* Begin RAW DATA *
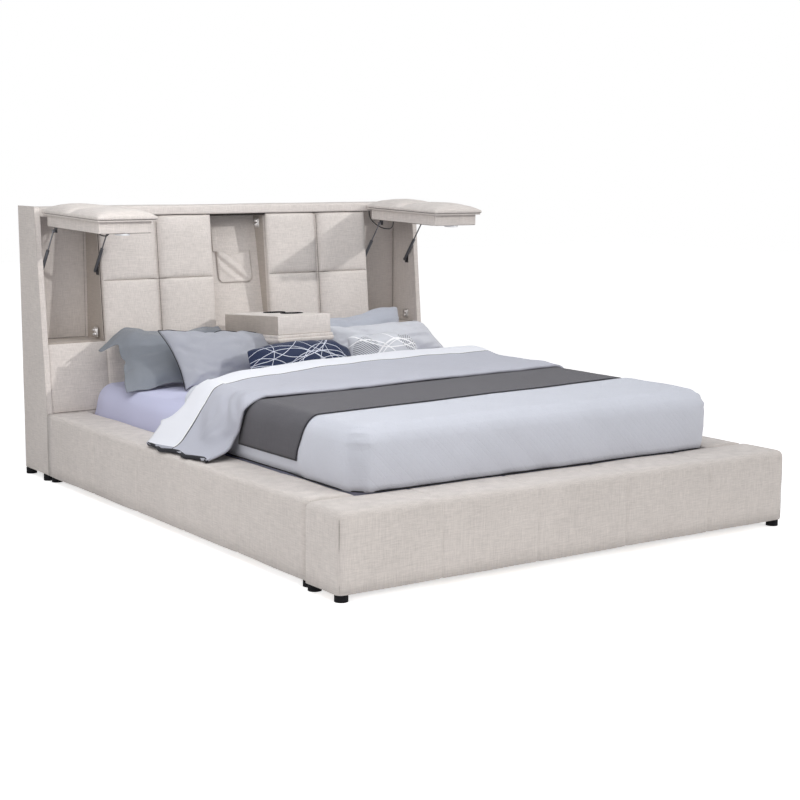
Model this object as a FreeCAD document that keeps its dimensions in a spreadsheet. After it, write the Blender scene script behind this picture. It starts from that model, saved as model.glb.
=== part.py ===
import FreeCAD, Part
import math
import os
import re
import Sketcher
from types import SimpleNamespace

# Storage bed with a padded platform, a leaning headboard with three bins, two lift-up
# flaps on gas struts and a fold-down armrest. Millimetres, X to the right seen from the
# foot, Y towards the headboard, Z up, origin on the floor at the middle of the bed.

document = FreeCAD.newDocument("PlatformBed")
sheet = document.addObject("Spreadsheet::Sheet", "Sizes")

driving_sizes = [
    ("bed_length", 2480, "footboard front to headboard back"),
    ("footboard_width", 1930, "across the footboard"),
    ("headboard_width", 1900, "across the wings and the side rails"),
    ("headboard_height", 1118, "floor to the top of the headboard"),
    ("lean", 5.5, "degrees that the headboard front leans back"),
    ("foot_height", 25, "floor to the underside of the platform"),
    ("foot_radius", 22, "round foot"),
    ("foot_inset", 27, "centre of a foot from the outer face above it"),
    ("side_top", 280, "floor to the top of the padded sides"),
    ("footboard_depth", 206, "front to back of the footboard"),
    ("rail_width", 180, "across a side rail"),
    ("padding", 16, "foam and fabric on the platform frames"),
    ("frame_board", 18, "boards of the platform frames"),
    ("edge_round", 24, "rounding of the footboard's padded edges"),
    ("rail_round", 18, "rounding of the rails' padded edges"),
    ("headboard_depth", 239, "headboard back to the front of its low board"),
    ("mattress_side", 8, "mattress to a side rail"),
    ("mattress_height", 169.5, "mattress thickness"),
    ("mattress_gap", 1.5, "mattress to the boards at its two ends"),
    ("mattress_round", 34, "rounding of the mattress edges"),
    ("slat_top", 225, "floor to the top of the slats"),
    ("slat_thickness", 13, "slat"),
    ("slat_width", 70, "slat"),
    ("slat_pitch", 150, "slat to slat"),
    ("ledge_width", 25, "ledge that carries the slat ends"),
    ("ledge_height", 25, "ledge that carries the slat ends"),
    ("beam_width", 40, "middle beam under the slats"),
    ("beam_height", 45, "middle beam under the slats"),
    ("leg_width", 38, "square leg under the middle beam"),
    ("leg_pitch", 640, "leg to leg"),
    ("slack", 0.5, "gap beside a soft or a loose piece"),
    ("bracket_plate", 3, "corner bracket steel"),
    ("bracket_leg", 60, "leg of a corner bracket"),
    ("bracket_height", 110, "height of a corner bracket"),
    ("bracket_base", 50, "floor to the underside of a corner bracket"),
    ("bolt_radius", 4, "corner bolt shank"),
    ("bolt_head_radius", 8, "corner bolt head"),
    ("bolt_head", 4, "thickness of a bolt head"),
    ("bolt_length", 22, "bolt shank"),
    ("bolt_pitch", 60, "bolt to bolt in a bracket"),
    ("wing_thickness", 28, "padded side wing of the headboard"),
    ("back_board", 14, "board behind the headboard"),
    ("cap_height", 38, "top cap over the bins"),
    ("base_board", 20, "low board that the rails bolt to"),
    ("divider_board", 16, "upright between two bins"),
    ("side_bin", 261, "across a side bin"),
    ("square_width", 261, "across the outer column of squares"),
    ("centre_column", 140, "middle of the bed to the side of the middle bin"),
    ("bin_floor_top", 562, "floor to the top of the bin floors"),
    ("bin_floor_board", 16, "bin floor"),
    ("lower_pad", 24, "padded panel under a bin"),
    ("lower_recess", 8, "panel under a bin behind the headboard face"),
    ("panel_board", 12, "board behind the square cushions"),
    ("panel_depth", 30, "headboard face to the board behind the squares"),
    ("panel_seam", 20, "foam of the square cushions at their seams"),
    ("panel_crown", 16, "rise of a square over its seams"),
    ("panel_gap", 2, "square cushions to the cap and the bins"),
    ("square_seam", 812, "floor to the level seam of the squares"),
    ("centre_back_slope", 10.9, "degrees that the middle bin's back leans"),
    ("centre_back_depth", 76, "headboard face to that back, at its lower edge"),
    ("centre_back_board", 12, "thickness of that back"),
    ("centre_back_lift", 2.3, "front edge of that back above the bin floor"),
    ("pocket_width", 170, "patch pocket"),
    ("pocket_height", 140, "patch pocket"),
    ("pocket_offset", 15, "pocket centre to the right of the middle"),
    ("pocket_rise", 213, "lower edge of the bin back to the pocket"),
    ("pocket_cloth", 2, "pocket cloth and its hem"),
    ("pocket_depth", 12, "room inside the pocket"),
    ("hinge_stand", 3.4, "hinge line in front of the headboard face"),
    ("closed_gap", 2.2, "headboard face to the board of a closed flap"),
    ("pin_radius", 1.6, "hinge pin"),
    ("pin_clearance", 0.05, "round the hinge pin"),
    ("knuckle_radius", 2.9, "hinge knuckle"),
    ("knuckle_gap", 0.6, "knuckle to knuckle"),
    ("leaf_thickness", 1.5, "hinge leaf"),
    ("leaf_width", 16, "hinge leaf"),
    ("hinge_length", 190, "hinge along its pin"),
    ("flap_hinge_drop", 28, "top of the headboard down to the flap hinge line"),
    ("flap_droop", 1.3, "degrees that an open flap falls to its tip"),
    ("flap_offset", 130, "wing to the middle of a flap"),
    ("flap_lap", 14, "tip of a closed flap below the bin floor"),
    ("flap_width", 252, "flap board"),
    ("flap_board", 12, "flap and armrest boards"),
    ("flap_start", 4, "hinge line to the near edge of the boards"),
    ("box_width", 216, "frame under the flap that fills the bin mouth"),
    ("box_depth", 46, "thickness of that frame"),
    ("box_start", 24, "hinge line to the near end of that frame"),
    ("box_gap", 4, "that frame, closed, above the bin floor"),
    ("box_wall", 16, "boards of that frame"),
    ("flap_pad", 17, "flap cushion at its seams"),
    ("flap_crown", 22, "rise of a flap square over its seams"),
    ("flap_seam", 254, "hinge line to the cross seam of the cushion"),
    ("pad_overhang", 4, "cushion past the tip of its board"),
    ("light_radius", 30, "round lamp under the flap"),
    ("light_height", 8, "round lamp"),
    ("light_wall", 4, "lamp ring round its lens"),
    ("light_back", 2, "lamp above its lens"),
    ("light_inset", 0.6, "lens in its ring"),
    ("light_end", 32, "lamp centre to the far end of the frame"),
    ("armrest_hinge_height", 568, "floor to the armrest hinge line"),
    ("armrest_rise", 3.4, "degrees that the open armrest rises to its tip"),
    ("armrest_width", 256, "armrest box"),
    ("armrest_depth", 80, "armrest box"),
    ("armrest_start", 43, "hinge line to the near end of the box"),
    ("armrest_gap", 14, "box, closed, below the cap"),
    ("armrest_wall", 14, "boards of the armrest box"),
    ("armrest_board_width", 268, "board under the armrest box"),
    ("armrest_board_gap", 8, "tip of that board, closed, below the cap"),
    ("armrest_seam", 244, "hinge line to the cross seam of the cushion"),
    ("cup_radius", 41, "inside of a cup holder"),
    ("cup_wall", 1.5, "cup holder"),
    ("cup_depth", 56, "cup holder"),
    ("cup_rim", 3, "cup holder rim on the armrest"),
    ("cup_rim_height", 1, "cup holder rim"),
    ("cup_offset", 36, "cup holders to the right of the armrest's middle"),
    ("cup_first", 190, "hinge line to the first cup holder"),
    ("cup_second", 335, "hinge line to the second cup holder"),
    ("strut_radius", 7, "gas strut cylinder"),
    ("strut_wall", 1, "gas strut cylinder"),
    ("strut_cap", 4, "end walls of the cylinder"),
    ("strut_neck", 3.4, "radius of the neck between a strut and its end fitting"),
    ("strut_top", 121, "strut pivot to the top of the cylinder"),
    ("strut_start", 9, "strut pivot to the foot of the cylinder"),
    ("rod_radius", 3, "strut rod"),
    ("rod_clearance", 0.05, "round the strut rod"),
    ("piston_height", 8, "piston in the cylinder"),
    ("piston_clearance", 0.1, "round the piston"),
    ("piston_stop", 1, "piston below the end wall of an extended strut"),
    ("eye_radius", 7, "end fitting of a strut"),
    ("eye_width", 8, "end fitting of a strut"),
    ("stud_radius", 3, "stud that a strut end sits on"),
    ("stud_clearance", 0.05, "round the stud"),
    ("stud_plate", 2, "plate that carries a stud"),
    ("stud_plate_width", 26, "plate that carries a stud"),
    ("stud_plate_height", 34, "plate that carries a stud"),
    ("strut_foot_drop", 268, "top of the headboard down to the lower strut pivot"),
    ("strut_foot_depth", 56, "headboard face to the lower strut pivot"),
    ("strut_reach", 103, "hinge line to the upper strut pivot, along the flap"),
    ("strut_drop", 61, "hinge line to the upper strut pivot, below the flap"),
    ("pivot_gap", 0.4, "upper stud to the strut's end fitting"),
    ("catch_height", 590, "floor to the side catches"),
    ("catch_depth", 85, "headboard face to the side catches"),
    ("top_catch_drop", 84, "top of the headboard down to the middle catches"),
    ("top_catch_gap", 28, "middle catches in front of the middle bin's back"),
    ("catch_plate", 1.5, "catch plate"),
    ("catch_width", 40, "catch plate"),
    ("catch_tall", 42, "catch plate"),
    ("roller_radius", 6.5, "catch roller"),
    ("roller_length", 16, "catch roller"),
    ("roller_offset", 9, "catch roller off the middle of its plate"),
    ("cable_radius", 2.5, "lamp cable"),
    ("cable_offset", 92, "lamp cable to the inner side of the flap's middle"),
    ("cable_start", 25, "flap hinge line back to the cable's clip under the cap"),
    ("cable_reach", 175, "flap hinge line forward to the cable's end on the flap frame"),
    ("cable_gap", 0.15, "cable ends to the boards they are clipped to"),
    ("cable_sag", 101.6, "underside of the cap to the lowest part of the cable"),
    ("duvet_side", 13, "duvet beside the mattress"),
    ("duvet_top", 488, "floor to the top of the duvet"),
    ("duvet_foot", 12.5, "duvet in front of the mattress"),
    ("duvet_clearance", 1, "duvet above the padded sides"),
    ("duvet_round", 60, "rounding of the duvet's edges"),
    ("duvet_head", 756, "headboard face to the duvet's head edge"),
    ("duvet_slant", 274, "how much further back that edge is at the right than at the left"),
    ("fold_thickness", 12, "turned-back part of the duvet"),
    ("fold_slant", 140, "how much further back its foot edge is at the right than at the left"),
    ("fold_foot", 1300, "headboard face to its foot edge"),
    ("fold_left", 906, "headboard face to its head edge, at the left side"),
    ("fold_middle", 656, "headboard face to its head edge, near the middle"),
    ("fold_right", 601, "headboard face to its head edge, from the right quarter on"),
    ("fold_bend", 100, "middle of the bed to the left bend of its head edge"),
    ("fold_quarter", 470, "middle of the bed to the right bend of its head edge"),
    ("fold_spill", 168, "turned-back part lying on the left side rail"),
    ("spill_gap", 64, "foot edge of the turned-back part to its foot end on the side rail"),
    ("hang_height", 332, "floor to the hems that hang at the sides"),
    ("runner_thickness", 4, "blanket across the foot of the bed"),
    ("runner_width", 368, "blanket across the foot of the bed"),
    ("runner_gap", 6, "blanket to the turned-back part"),
    ("sham_inside", 140, "middle of the bed to the inner side of a back pillow"),
    ("sham_outside", 22, "side of the mattress to its outer side, at its lower edge"),
    ("sham_corner", 146, "side of the mattress to its outer side, at its upper edge"),
    ("sham_left_low_edge", 361, "headboard face to the left back pillow's lower edge"),
    ("sham_right_low_edge", 221, "headboard face to the right back pillow's lower edge"),
    ("sham_low_height", 395.3, "floor to the lower edge of a back pillow"),
    ("sham_left_edge", 11, "headboard face to the left back pillow's upper edge"),
    ("sham_right_edge", 116, "headboard face to the right back pillow's upper edge"),
    ("sham_high_height", 640, "floor to the upper edge of a back pillow"),
    ("sham_thickness", 100, "back pillow"),
    ("pillow_left_low_side", 222, "side of the mattress to the left pillow's lower left corner"),
    ("pillow_left_high_side", 190, "side of the mattress to its upper left corner"),
    ("pillow_left_inside", 20, "middle of the bed to its right corners"),
    ("pillow_left_low_outer", 456, "headboard face to its lower left corner"),
    ("pillow_left_high_outer", 279, "headboard face to its upper left corner"),
    ("pillow_left_low_inner", 456, "headboard face to its lower right corner"),
    ("pillow_left_high_inner", 301, "headboard face to its upper right corner"),
    ("pillow_left_outer_height", 630, "floor to its upper left corner"),
    ("pillow_left_inner_height", 520, "floor to its upper right corner"),
    ("pillow_low_height", 395.8, "floor to the lower edge of the pillows and cushions in front"),
    ("pillow_thickness", 90, "pillow"),
    ("pillow_right_inside", 240, "middle of the bed to the right pillow's left side"),
    ("pillow_right_outside", 17, "side of the mattress to its right side"),
    ("pillow_right_low_edge", 336, "headboard face to its lower edge"),
    ("pillow_right_high_edge", 256, "headboard face to its upper edge"),
    ("pillow_right_high_height", 600, "floor to its upper edge"),
    ("navy_start", 305, "middle of the bed to the dark cushion's left side"),
    ("navy_width", 500, "dark cushion"),
    ("navy_low_edge", 571, "headboard face to its lower edge"),
    ("navy_high_edge", 511, "headboard face to its upper edge"),
    ("navy_high_height", 575, "floor to its upper edge"),
    ("navy_thickness", 90, "small cushions"),
    ("pattern_start", 235, "middle of the bed to the patterned cushion's left side"),
    ("pattern_width", 365, "patterned cushion"),
    ("pattern_low_edge", 481, "headboard face to its lower edge"),
    ("pattern_high_edge", 426, "headboard face to its upper edge"),
    ("pattern_high_height", 572, "floor to its upper edge"),
]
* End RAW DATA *
CHALLENGE: Which lines hold the word "document"? Copy all of them.

ANSWER TO THIS TASK:
Model this object as a FreeCAD document that keeps its dimensions in a spreadsheet. After it, write the Blender scene script behind this picture. It starts from that model, saved as model.glb.
document = FreeCAD.newDocument("PlatformBed")
sheet = document.addObject("Spreadsheet::Sheet", "Sizes")